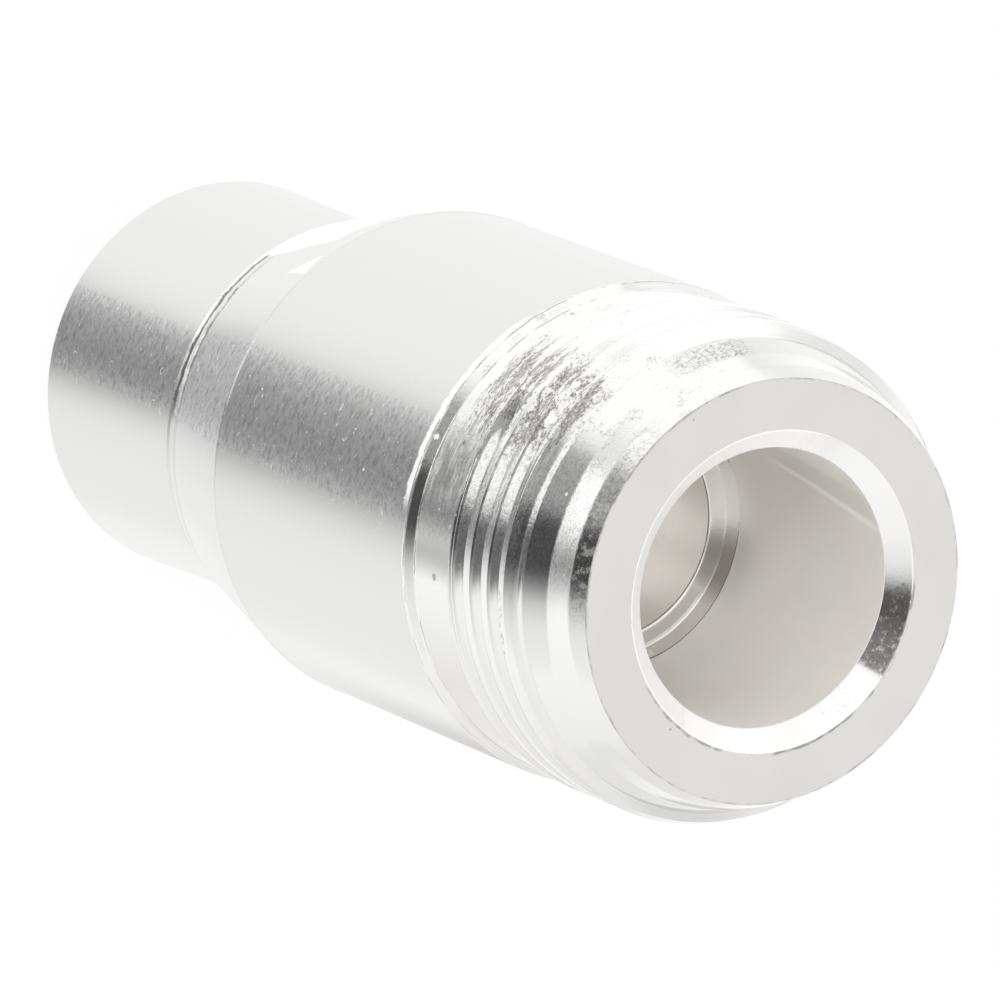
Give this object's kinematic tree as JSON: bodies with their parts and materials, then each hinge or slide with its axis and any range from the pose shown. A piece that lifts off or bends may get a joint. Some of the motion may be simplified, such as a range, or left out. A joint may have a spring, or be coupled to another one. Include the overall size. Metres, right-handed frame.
{
  "type": "coaxial connector shell",
  "caption": "Empty turned metal shell of a threaded coaxial jack: stepped bore, fine outside thread at the front, plain body, coned shoulder and narrow rear barrel.",
  "frame": {"origin": "centre of the rear rim, on the surface that the part stands on", "axes": "+Z along the axis from the rear rim to the threaded front face; X and Y are free about the axis"},
  "size_m": [0.016, 0.016, 0.0348],
  "materials": {
    "silver_plate": "satin silver plate over brass, brighter on the thread, collar and bevels"
  },
  "bodies": {
    "root": {"connector_body": "silver_plate"}
  },
  "joints": []
}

What you should do :: Nothing should be changed: write out all of the data as is.

Solution below ::
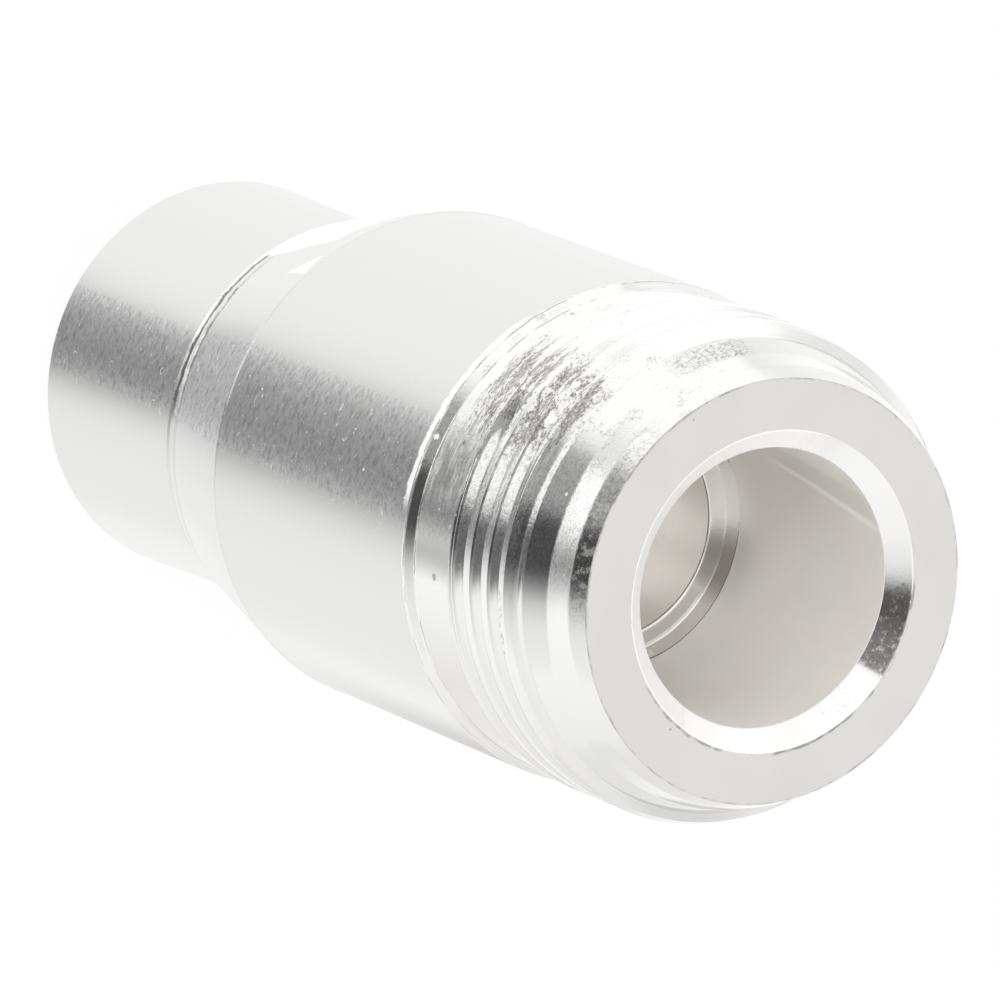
Give this object's kinematic tree as JSON: bodies with their parts and materials, then each hinge or slide with its axis and any range from the pose shown. A piece that lifts off or bends may get a joint. Some of the motion may be simplified, such as a range, or left out. A joint may have a spring, or be coupled to another one. Include the overall size. Metres, right-handed frame.
{
  "type": "coaxial connector shell",
  "caption": "Empty turned metal shell of a threaded coaxial jack: stepped bore, fine outside thread at the front, plain body, coned shoulder and narrow rear barrel.",
  "frame": {"origin": "centre of the rear rim, on the surface that the part stands on", "axes": "+Z along the axis from the rear rim to the threaded front face; X and Y are free about the axis"},
  "size_m": [0.016, 0.016, 0.0348],
  "materials": {
    "silver_plate": "satin silver plate over brass, brighter on the thread, collar and bevels"
  },
  "bodies": {
    "root": {"connector_body": "silver_plate"}
  },
  "joints": []
}